When I charged into the postseason, covering 11 games in just 25 days – and a remarkable five in a seven-day span – it felt as if I was again a coach, burning the midnight oil, grinding.
The postseason brought out the best in the teams, and coaches, I was privileged to cover. Included in that group were Lawrence’s Dirk Wedd – a friend for over 20 years, from our days as youth baseball coaches – and Blue Valley quarterback coach Paul Brown, my first “boss” in the metro. He was the Basehor-Linwood head coach at that time, and I became his receiver coach and confidant in the face of a tough two years.
Seeing the delight of both men in seeing me was humbling, to say the least. I haven’t been a constant presence in the life of either man, but both treated me like we’d just seen each other the week before. That, folks, is just one indication of the magic which is high school athletics. Friendships last. Love endures. It’s like nothing else I’ve experienced.
My best postseason memories, however, involve Louisburg’s Griffin and Blue Valley head coach Eric Driskell.
Griffin is one of the most down-to-earth men I’ve had the pleasure of meeting. I saw the first and last games of the Wildcat season – both defeats. The first defeat was tough, as it snapped a long winning streak for the 2010 Class 4A Kansas champs. The second defeat was tougher, as it ended Griffin’s days as coach of his son, Garrett.
Simple words can’t describe the love I saw those two men show for one another that night. Garrett had given his all for his team, his school, his small town…and his dad. And now, it was over. Finished. Through.
tears flowed, and rightfully so. And while witnessing all of this, while standing between the two on the field, I missed coaching like I had at no other time this fall. It may not be at the high school level, but I will coach football again. Next fall. For sure. That type of emotion has been missing in my life, and I want it back…and football is the only thing that can provide it.
Watching Driskell coach his team in three different games cemented that decision. Here’s a guy I knew only from a chance meeting at a coaching clinic shortly after he had taken over the job from Steve Rampy. He was the guy who had edged out Paul Brown, my friend, for that job.

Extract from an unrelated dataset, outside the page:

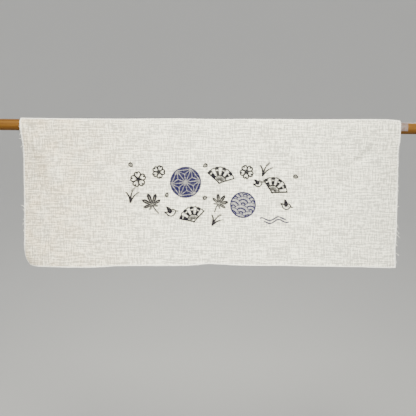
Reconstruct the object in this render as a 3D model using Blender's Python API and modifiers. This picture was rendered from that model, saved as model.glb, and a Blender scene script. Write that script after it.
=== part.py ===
"""Tenugui towel hung from a plain wooden rod.

The towel is one length of thin plain-woven cotton, about 900 by 357 mm. Its long sides are
selvedges and its short sides are raw cuts. Its top margin is pressed onto a strip of paper tape
along the rod's upper front, and the rest hangs straight down with a few soft folds, sides that
turn back a little, and one lower corner that curls back.

Metres, +Z up. X runs along the rod, and the viewer stands at -Y. The origin is on the rod's
axis at the middle of its length.
"""
import math
from collections import namedtuple

import bmesh
import bpy

MM = 0.001

# Rod: a plain round pole, its cut ends eased.
ROD_RADIUS = 13.5 * MM
ROD_LENGTH = 1060.0 * MM
ROD_SIDES = 64
ROD_EASE = 1.0 * MM
ROD_EASE_SEGMENTS = 2
SHARP_EDGE_ANGLE = math.radians(40.0)

# Paper tape along the rod's upper front, as angles above the horizontal through the rod's axis.
PIECE_GAP = 0.3 * MM
TAPE_THICKNESS = 0.5 * MM
TAPE_LOWER_ANGLE = math.radians(-33.0)
TAPE_UPPER_ANGLE = math.radians(84.0)
TAPE_LEFT = -444.0 * MM
TAPE_RIGHT = 468.5 * MM
TAPE_STEPS = 18

# Cloth. The gap to the tape has 0.1 mm to spare for the flats of the two curved surfaces.
CLOTH_THICKNESS = 1.1 * MM
CLOTH_SEAT_GAP = PIECE_GAP + 0.1 * MM
TAPE_OUTER_RADIUS = ROD_RADIUS + PIECE_GAP + TAPE_THICKNESS
CLOTH_RADIUS = TAPE_OUTER_RADIUS + CLOTH_SEAT_GAP + 0.5 * CLOTH_THICKNESS
CLOTH_LIFT_ANGLE = math.radians(40.0)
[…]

I can now see why the Blue Valley brass was so enamored with him. Driskell is integrity, aggressiveness, character, toughness and heart all rolled into one very impressive coach…and man.
My postgame interviews with him were like talks with a long-lost friend. He was quiet, yet always brutally honest. And he wears his emotions on his sleeve – and his love for his players and fellow coaches is always out front.
In other words, he’s just the kind of coach I want to be when I return next fall – maybe to a CYO sideline near you.
When I get there, I’ll have a little bit of a lot of great men inside me. And for that, I have PrepsKC to thank. Even if it did mean having to be in a stinkin’ press box on Friday nights in the fall.